Successfully innovating in large companies

Perhaps I should begin this post by defining what I refer to as ‘innovation’ in the context of this blog post. Innovation is a creative idea; it could be selling an existing product to a new customer segment, using an existing technology in a new context or introducing a new product into a known customer segment. One more important aspect, it provides real value and someone should be willing to pay for it. Ideas are a dime in a dozen, but execution and value generation is where the true challenge lies.

The number of challenges one faces when innovating within a large company is numerous, developing a new product is only meant for visionaries with an appetite for risk taking, unwavering vision, total dedication and time to see it through the tough times.

If you are leading an innovative initiative in a corporate, how can you set your team up for success?

  • Be realistic, very realistic

It is very useful to understand your chances of success and be very realistic about it. Product failure rate is really high, a new research by Harvard Business School shows 75% of all start-ups fail, in short it is a hit and miss proposition. This means that if you have ten ideas, only two are likely to succeed.

While this is a gloomy picture, it would be useful to acknowledge this and ask yourself, how do you reduce your chances of failure?

This leads to the next point………

  • Get out the building and discover your customers

“In a startup no facts exist inside the building, only opinions.”  Steve Blank

The greatest cause of product failures is not in the development of the product itself, but in finding customers. Way too often visionaries are more than comfortable to sit inside buildings and make endless assumptions. ‘Build and it will come’ seems to be the standard motto. This is a recipe for failure.

Steve Blank recommends a ‘customer development’ process that runs in parallel with product development, this involves visionaries getting out of the offices and beginning a process of customer discovery and validation. He also makes the point that products developed with senior management out in front of customers, early and often win. Hand it over to sales and marketing who have not been involved in the product development process loses.

Customer development is really about validating the assumptions that you are making at the earliest, instead of waiting for an official launch.

  • Understand you are in ‘Search’ mode

Working with an existing product and incrementally improving it is very different to new product development and innovation. The rest of the company is often involved with existing products; in this case the business models and market is well understood. This means you can format business plans and forecast growth with a relative degree of accuracy.

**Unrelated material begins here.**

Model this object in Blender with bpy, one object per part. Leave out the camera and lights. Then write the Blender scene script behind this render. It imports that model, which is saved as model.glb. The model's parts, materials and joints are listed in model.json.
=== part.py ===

However, the same does not apply when creating new products under conditions of uncertainty, endless hours on growth and sales figures are a pure waste of time. The focus should be on searching for a business model that works. The way to do this is to perform small experiments to test out the assumptions, learn from these experiments, then adapt or pivot the business model until it works.

The ‘lean start-up’ methodology works in this ‘search’ mode:

It favors experimentation over elaborate planning, customer feedback over intuition, and iterative design over traditional “big design up front” development.” Steve Blank

Customer development and the ‘lean-startup’ methodology puts customer at the heart of product development and reduces the risk of product failure. Why wouldn’t you follow it?